- _YOUR OBJECTIVE_
The listing beneath should be written out in full, exactly as shown.

######

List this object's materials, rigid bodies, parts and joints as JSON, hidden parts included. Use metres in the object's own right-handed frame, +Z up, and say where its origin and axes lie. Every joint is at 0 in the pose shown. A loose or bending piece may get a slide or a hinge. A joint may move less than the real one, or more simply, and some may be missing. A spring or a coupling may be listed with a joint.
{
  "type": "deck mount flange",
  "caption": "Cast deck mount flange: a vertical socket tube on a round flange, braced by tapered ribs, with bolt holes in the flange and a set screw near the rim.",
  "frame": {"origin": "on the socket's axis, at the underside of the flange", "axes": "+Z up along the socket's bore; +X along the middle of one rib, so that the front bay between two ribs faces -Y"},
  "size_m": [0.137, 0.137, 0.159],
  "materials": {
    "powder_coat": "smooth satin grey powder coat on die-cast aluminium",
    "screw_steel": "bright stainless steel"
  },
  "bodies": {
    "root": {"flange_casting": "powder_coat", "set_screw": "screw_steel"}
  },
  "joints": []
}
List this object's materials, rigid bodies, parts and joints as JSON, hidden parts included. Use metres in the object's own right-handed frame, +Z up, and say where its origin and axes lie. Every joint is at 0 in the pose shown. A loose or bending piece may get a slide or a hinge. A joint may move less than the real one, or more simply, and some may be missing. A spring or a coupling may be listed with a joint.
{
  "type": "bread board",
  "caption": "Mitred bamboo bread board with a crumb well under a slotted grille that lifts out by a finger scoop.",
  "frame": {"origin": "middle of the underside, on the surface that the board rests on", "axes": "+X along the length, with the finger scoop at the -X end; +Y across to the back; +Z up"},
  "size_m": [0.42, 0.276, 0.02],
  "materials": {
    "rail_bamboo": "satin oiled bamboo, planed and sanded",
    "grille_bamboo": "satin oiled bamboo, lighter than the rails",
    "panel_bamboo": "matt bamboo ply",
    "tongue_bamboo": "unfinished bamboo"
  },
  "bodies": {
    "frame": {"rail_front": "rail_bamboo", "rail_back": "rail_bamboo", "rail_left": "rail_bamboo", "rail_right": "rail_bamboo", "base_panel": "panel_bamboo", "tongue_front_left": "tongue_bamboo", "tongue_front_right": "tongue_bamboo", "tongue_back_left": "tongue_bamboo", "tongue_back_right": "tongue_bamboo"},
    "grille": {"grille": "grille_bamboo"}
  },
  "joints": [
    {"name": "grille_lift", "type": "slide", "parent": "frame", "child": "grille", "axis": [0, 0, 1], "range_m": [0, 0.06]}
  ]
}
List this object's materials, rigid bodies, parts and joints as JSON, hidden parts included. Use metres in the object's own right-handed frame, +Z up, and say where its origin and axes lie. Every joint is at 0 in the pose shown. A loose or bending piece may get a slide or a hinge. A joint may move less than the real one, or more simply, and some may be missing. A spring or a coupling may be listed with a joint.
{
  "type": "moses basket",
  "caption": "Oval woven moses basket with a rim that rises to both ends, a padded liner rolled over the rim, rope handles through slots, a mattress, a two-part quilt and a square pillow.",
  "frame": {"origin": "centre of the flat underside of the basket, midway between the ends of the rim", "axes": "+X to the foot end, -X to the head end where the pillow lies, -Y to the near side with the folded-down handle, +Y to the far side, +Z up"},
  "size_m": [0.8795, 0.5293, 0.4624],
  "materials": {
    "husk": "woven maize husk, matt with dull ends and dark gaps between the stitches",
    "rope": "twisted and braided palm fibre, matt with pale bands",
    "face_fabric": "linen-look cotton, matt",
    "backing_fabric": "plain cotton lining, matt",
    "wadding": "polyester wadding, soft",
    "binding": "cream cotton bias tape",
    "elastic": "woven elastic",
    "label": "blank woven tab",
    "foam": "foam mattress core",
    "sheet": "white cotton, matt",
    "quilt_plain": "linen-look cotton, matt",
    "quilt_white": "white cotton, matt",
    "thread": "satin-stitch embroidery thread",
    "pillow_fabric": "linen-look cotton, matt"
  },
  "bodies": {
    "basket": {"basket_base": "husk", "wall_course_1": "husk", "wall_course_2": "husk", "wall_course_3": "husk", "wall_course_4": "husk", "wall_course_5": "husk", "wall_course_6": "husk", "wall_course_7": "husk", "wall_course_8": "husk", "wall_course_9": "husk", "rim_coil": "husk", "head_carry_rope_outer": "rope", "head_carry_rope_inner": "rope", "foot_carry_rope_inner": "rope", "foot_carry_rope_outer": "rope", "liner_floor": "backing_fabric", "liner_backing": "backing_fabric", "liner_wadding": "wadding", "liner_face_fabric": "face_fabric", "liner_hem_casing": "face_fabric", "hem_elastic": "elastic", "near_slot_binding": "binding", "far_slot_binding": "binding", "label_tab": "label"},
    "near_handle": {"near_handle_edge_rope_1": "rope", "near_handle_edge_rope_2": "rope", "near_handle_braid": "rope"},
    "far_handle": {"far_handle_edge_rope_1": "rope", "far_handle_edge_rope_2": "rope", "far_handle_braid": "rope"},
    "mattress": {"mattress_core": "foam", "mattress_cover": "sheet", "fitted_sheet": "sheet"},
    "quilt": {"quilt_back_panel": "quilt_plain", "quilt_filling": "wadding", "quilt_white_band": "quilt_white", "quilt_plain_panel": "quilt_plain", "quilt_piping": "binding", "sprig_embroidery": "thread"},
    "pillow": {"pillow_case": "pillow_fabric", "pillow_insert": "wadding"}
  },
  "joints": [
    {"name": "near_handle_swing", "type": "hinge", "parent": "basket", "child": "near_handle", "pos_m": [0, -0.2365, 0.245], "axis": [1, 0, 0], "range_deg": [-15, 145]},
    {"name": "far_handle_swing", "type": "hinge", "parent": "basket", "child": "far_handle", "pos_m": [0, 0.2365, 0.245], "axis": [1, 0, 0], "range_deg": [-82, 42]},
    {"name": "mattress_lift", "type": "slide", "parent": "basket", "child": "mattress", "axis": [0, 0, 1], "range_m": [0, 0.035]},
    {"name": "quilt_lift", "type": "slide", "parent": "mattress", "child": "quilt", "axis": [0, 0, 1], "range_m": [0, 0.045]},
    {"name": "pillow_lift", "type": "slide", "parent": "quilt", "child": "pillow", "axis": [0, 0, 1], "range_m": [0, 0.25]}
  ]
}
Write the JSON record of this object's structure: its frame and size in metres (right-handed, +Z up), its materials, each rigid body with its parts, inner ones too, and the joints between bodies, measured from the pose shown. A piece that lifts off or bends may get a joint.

######

- _THE REPLY_
List this object's materials, rigid bodies, parts and joints as JSON, hidden parts included. Use metres in the object's own right-handed frame, +Z up, and say where its origin and axes lie. Every joint is at 0 in the pose shown. A loose or bending piece may get a slide or a hinge. A joint may move less than the real one, or more simply, and some may be missing. A spring or a coupling may be listed with a joint.
{
  "type": "deck mount flange",
  "caption": "Cast deck mount flange: a vertical socket tube on a round flange, braced by tapered ribs, with bolt holes in the flange and a set screw near the rim.",
  "frame": {"origin": "on the socket's axis, at the underside of the flange", "axes": "+Z up along the socket's bore; +X along the middle of one rib, so that the front bay between two ribs faces -Y"},
  "size_m": [0.137, 0.137, 0.159],
  "materials": {
    "powder_coat": "smooth satin grey powder coat on die-cast aluminium",
    "screw_steel": "bright stainless steel"
  },
  "bodies": {
    "root": {"flange_casting": "powder_coat", "set_screw": "screw_steel"}
  },
  "joints": []
}
List this object's materials, rigid bodies, parts and joints as JSON, hidden parts included. Use metres in the object's own right-handed frame, +Z up, and say where its origin and axes lie. Every joint is at 0 in the pose shown. A loose or bending piece may get a slide or a hinge. A joint may move less than the real one, or more simply, and some may be missing. A spring or a coupling may be listed with a joint.
{
  "type": "bread board",
  "caption": "Mitred bamboo bread board with a crumb well under a slotted grille that lifts out by a finger scoop.",
  "frame": {"origin": "middle of the underside, on the surface that the board rests on", "axes": "+X along the length, with the finger scoop at the -X end; +Y across to the back; +Z up"},
  "size_m": [0.42, 0.276, 0.02],
  "materials": {
    "rail_bamboo": "satin oiled bamboo, planed and sanded",
    "grille_bamboo": "satin oiled bamboo, lighter than the rails",
    "panel_bamboo": "matt bamboo ply",
    "tongue_bamboo": "unfinished bamboo"
  },
  "bodies": {
    "frame": {"rail_front": "rail_bamboo", "rail_back": "rail_bamboo", "rail_left": "rail_bamboo", "rail_right": "rail_bamboo", "base_panel": "panel_bamboo", "tongue_front_left": "tongue_bamboo", "tongue_front_right": "tongue_bamboo", "tongue_back_left": "tongue_bamboo", "tongue_back_right": "tongue_bamboo"},
    "grille": {"grille": "grille_bamboo"}
  },
  "joints": [
    {"name": "grille_lift", "type": "slide", "parent": "frame", "child": "grille", "axis": [0, 0, 1], "range_m": [0, 0.06]}
  ]
}
List this object's materials, rigid bodies, parts and joints as JSON, hidden parts included. Use metres in the object's own right-handed frame, +Z up, and say where its origin and axes lie. Every joint is at 0 in the pose shown. A loose or bending piece may get a slide or a hinge. A joint may move less than the real one, or more simply, and some may be missing. A spring or a coupling may be listed with a joint.
{
  "type": "moses basket",
  "caption": "Oval woven moses basket with a rim that rises to both ends, a padded liner rolled over the rim, rope handles through slots, a mattress, a two-part quilt and a square pillow.",
  "frame": {"origin": "centre of the flat underside of the basket, midway between the ends of the rim", "axes": "+X to the foot end, -X to the head end where the pillow lies, -Y to the near side with the folded-down handle, +Y to the far side, +Z up"},
  "size_m": [0.8795, 0.5293, 0.4624],
  "materials": {
    "husk": "woven maize husk, matt with dull ends and dark gaps between the stitches",
    "rope": "twisted and braided palm fibre, matt with pale bands",
    "face_fabric": "linen-look cotton, matt",
    "backing_fabric": "plain cotton lining, matt",
    "wadding": "polyester wadding, soft",
    "binding": "cream cotton bias tape",
    "elastic": "woven elastic",
    "label": "blank woven tab",
    "foam": "foam mattress core",
    "sheet": "white cotton, matt",
    "quilt_plain": "linen-look cotton, matt",
    "quilt_white": "white cotton, matt",
    "thread": "satin-stitch embroidery thread",
    "pillow_fabric": "linen-look cotton, matt"
  },
  "bodies": {
    "basket": {"basket_base": "husk", "wall_course_1": "husk", "wall_course_2": "husk", "wall_course_3": "husk", "wall_course_4": "husk", "wall_course_5": "husk", "wall_course_6": "husk", "wall_course_7": "husk", "wall_course_8": "husk", "wall_course_9": "husk", "rim_coil": "husk", "head_carry_rope_outer": "rope", "head_carry_rope_inner": "rope", "foot_carry_rope_inner": "rope", "foot_carry_rope_outer": "rope", "liner_floor": "backing_fabric", "liner_backing": "backing_fabric", "liner_wadding": "wadding", "liner_face_fabric": "face_fabric", "liner_hem_casing": "face_fabric", "hem_elastic": "elastic", "near_slot_binding": "binding", "far_slot_binding": "binding", "label_tab": "label"},
    "near_handle": {"near_handle_edge_rope_1": "rope", "near_handle_edge_rope_2": "rope", "near_handle_braid": "rope"},
    "far_handle": {"far_handle_edge_rope_1": "rope", "far_handle_edge_rope_2": "rope", "far_handle_braid": "rope"},
    "mattress": {"mattress_core": "foam", "mattress_cover": "sheet", "fitted_sheet": "sheet"},
    "quilt": {"quilt_back_panel": "quilt_plain", "quilt_filling": "wadding", "quilt_white_band": "quilt_white", "quilt_plain_panel": "quilt_plain", "quilt_piping": "binding", "sprig_embroidery": "thread"},
    "pillow": {"pillow_case": "pillow_fabric", "pillow_insert": "wadding"}
  },
  "joints": [
    {"name": "near_handle_swing", "type": "hinge", "parent": "basket", "child": "near_handle", "pos_m": [0, -0.2365, 0.245], "axis": [1, 0, 0], "range_deg": [-15, 145]},
    {"name": "far_handle_swing", "type": "hinge", "parent": "basket", "child": "far_handle", "pos_m": [0, 0.2365, 0.245], "axis": [1, 0, 0], "range_deg": [-82, 42]},
    {"name": "mattress_lift", "type": "slide", "parent": "basket", "child": "mattress", "axis": [0, 0, 1], "range_m": [0, 0.035]},
    {"name": "quilt_lift", "type": "slide", "parent": "mattress", "child": "quilt", "axis": [0, 0, 1], "range_m": [0, 0.045]},
    {"name": "pillow_lift", "type": "slide", "parent": "quilt", "child": "pillow", "axis": [0, 0, 1], "range_m": [0, 0.25]}
  ]
}
Write the JSON record of this object's structure: its frame and size in metres (right-handed, +Z up), its materials, each rigid body with its parts, inner ones too, and the joints between bodies, measured from the pose shown. A piece that lifts off or bends may get a joint.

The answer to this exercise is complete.